McKenna Spring lies at the bottom of this hill in about a mile.
5. Bear Mountain (Unnumbered/unnamed to USFS 285.1A)
|Unnamed/unnumbered road to USFS 285.1A to Saginaw Road.
Just west of the Bear Mountain Lookout Tower lies a nice clearing to disperse camp with an unnamed, unnumbered two track leading south. For about 3 miles, that gentle two track winds through aspen trees, hinting of hills to come. Then it rounds a corner to reveal a fleeting view of Crazy Horse Memorial before dropping onto USFS 285.1A for another 3 quick miles to Saginaw Road (USFS Primary Road 285). I discovered this route after finding that the Forest Service had barricaded with barbed wire my planned rough road descent off Bear Mountain. It all worked out, as I scouted around to find this great little, unnamed, unnumbered road.
|Streaming off Bear Mountain on an unnamed,
unnumbered two track that leads to USFS 285.1A.

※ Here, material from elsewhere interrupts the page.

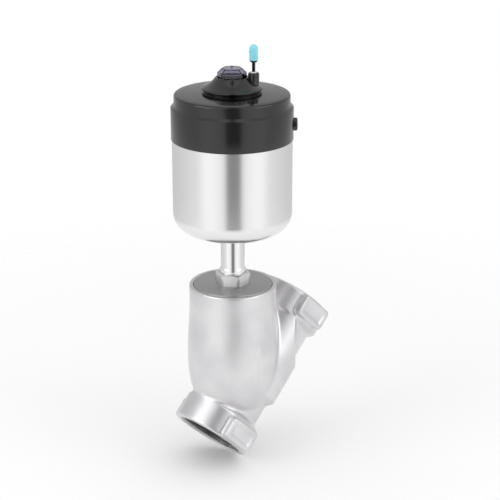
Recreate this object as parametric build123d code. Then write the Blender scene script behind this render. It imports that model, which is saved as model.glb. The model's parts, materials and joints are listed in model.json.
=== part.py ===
from build123d import *
import math
import os

os.makedirs("parts", exist_ok=True)

# Angle seat valve, DN 50, G 2 threaded ends, with a single-acting piston actuator.
# All sizes are in millimetres and degrees.  The stem axis is Z and the pipe axis lies in the
# XZ plane.  Heights are counted up the stem from the point where the two axes cross; the
# export at the end moves the origin to the centre of the inlet port's face.

# Fits
running_gap = 0.05          # radial gap of parts that slide or turn on each other
seated_gap = 0.1            # gap of parts that are pushed or screwed together
loose_gap = 0.3             # gap of parts that clear each other
groove_play = 0.2           # room above and below a ring or pin in its groove
fine_edge = 0.8             # small chamfers on nuts, rims and seals
nut_bevel = 2.2             # run to rise of a nut's turned corners

# Pipe line
pipe_angle = 45.0           # between the stem axis and the pipe axis
inlet_reach = 41.8          # crossing to the inlet face
outlet_reach = 108.2        # crossing to the outlet face
bore_radius = 25.0
port_thread_radius = 28.35  # inside radius of the pipe thread
port_thread_depth = 24.0
collar_radius = 35.5
collar_length = 23.5
collar_chamfer = 1.2
inlet_neck_radius = 30.0
outlet_neck_radius = 30.4
neck_slope = 4.0            # length of the cone between a neck and its collar
belly_height = 32.7         # half height of the outlet chamber, square to the pipe axis
belly_width = 37.0          # half width of the outlet chamber, along Y
belly_start = 7.0           # along the pipe axis, from the crossing
belly_length = 85.0
belly_end_radius = 46.0     # upright cylinder that ends the outlet chamber
belly_end_offset = 14.0     # its axis, from the stem axis towards the outlet

# Spanner pads on the collars
pad_length = 19.5
pad_width = 33.0
pad_proud = 2.6             # pad's flat outside the collar's surface
pad_setback = 1.5           # port face to the pad's near edge
pad_corner = 3.0
pad_turn = -8.0             # about the pipe axis
pad_border = 4.2
pad_recess = 1.2

# Barrel
rim_height = 108.6
rim_radius = 38.2
rim_straight = 12.0         # straight part below the rim
barrel_radius = 40.5        # at its widest
widest_height = 43.0
haunch_radius = 38.2        # where the barrel turns in towards its bottom
haunch_height = 17.0
bottom_height = -12.0
bottom_radius = 12.0
mark_height = 52.0          # middle of the raised flow arrow
mark_turn = -8.0            # about the stem axis, from -Y
mark_proud = 0.7
arrow_shaft_width = 3.2
arrow_shaft_length = 26.0
arrow_head_width = 10.0
arrow_head_length = 9.0

# Seat
seat_height = 18.0
seat_radius = 22.5
seat_lip = 2.6
seat_lip_height = 3.0
chamber_swell = 2.5         # how much wider the chamber is at the barrel's widest
chamber_corner = 4.5
outlet_start = 33.0         # along the pipe axis, where the outlet bore leaves the chamber

# Bonnet, screwed into the barrel
bonnet_radius = 34.4
bonnet_top = 109.3
bonnet_thickness = 15.0
bonnet_chamfer = 1.0
gasket_thickness = 1.0
gasket_width = 2.6
hex_across_flats = 26.6
hex_height = 10.9
hex_turn = 6.0              # of the hexagon about the stem axis
hex_chamfer = 1.4
guide_boss_radius = 14.0
guide_boss_length = 11.0
guide_boss_lip = 2.0

# Stem and what guides it
stem_radius = 6.0
stem_bottom = 31.0
stem_thread_radius = 5.0
stem_edge = 1.0             # chamfer on the stem's lower end
wiper_height = 4.0
bush_radius = 9.0
wiper_lip = 1.2
wiper_lip_depth = 1.5
wiper_lip_slope = 0.7

# Spigot tube between bonnet and actuator
tube_radius = 10.4
tube_bore = 8.3
tube_foot_radius = 11.3
tube_foot_height = 3.0      # above the hexagon
tube_foot_depth = 3.0       # below the hexagon's top
tube_foot_slope = 1.6
tube_length = 48.8          # bonnet's top to the cup's floor
tube_depth = 5.3            # below the bonnet's top
tube_neck_radius = 9.0
tube_neck_bore = 7.4
tube_seal_radius = 11.8
tube_seal_height = 2.2
upper_bush_height = 18.0

# Packing
vee_count = 5
vee_height = 2.4
vee_rise = 1.0
vee_gap = 0.2
packing_end_height = 3.0
packing_wire = 0.7
packing_turns = 6

# Actuator cup and cover
cup_radius = 51.3
cup_wall = 1.5
cup_floor = 2.0
cup_corner = 17.5
cup_depth = 82.5
cup_washer_radius = 15.0
cup_washer_thickness = 1.2
cup_nut_across_flats = 24.0
cup_nut_height = 7.0
cover_overhang = 0.7        # cover outside the cup
cover_tier_height = 26.9    # cup's rim to the cover's step
cover_step_slope = 1.9
cover_step_width = 2.7
cover_edge_rise = 11.7      # step to the top edge
cover_edge_round = 2.2
cover_crown = 1.6
cover_top_thickness = 7.8
cover_bore_step = 3.5       # ledge that holds the liner's top
spigot_length = 13.0
o_ring_wire = 1.3
air_gap = 3.7               # between the cup and the liner
liner_wall = 1.6
liner_overlap = 17.4        # liner above the cup's rim
liner_notch_count = 6
liner_notch_width = 9.0
liner_notch_height = 5.0
air_port_rise = 11.4        # above the cup's rim
air_port_turn = -43.0       # about the stem axis, from +X
air_port_radius = 5.75
air_port_thread_radius = 4.3
air_port_proud = 3.2
air_port_depth = 4.0
air_drilling_radius = 1.1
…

So many other Low Standard roads could have made this list, such as Galena north on USFS 567.1C/567.1/172.1; Hawkright Canyon on USFS 275; Pilger Mountain on USFS 319; Idol Gulch to Pole Cabin Gulch to Cement Ridge on USFS 803.1/802.1/1603; Richardson Cut-Off on USFS 276; Rifle Pit Canyon on USFS 806.1; Rhoads Spring on USFS 189; and Gillette Canyon on unnamed USFS 383. As a practical matter, there is a lifetime of Low Standard roads in the Black Hills to explore.
Going forward, maybe I should write an annual post identifying five favorite Low Standard roads that I discovered that year. I know I won't run out of material.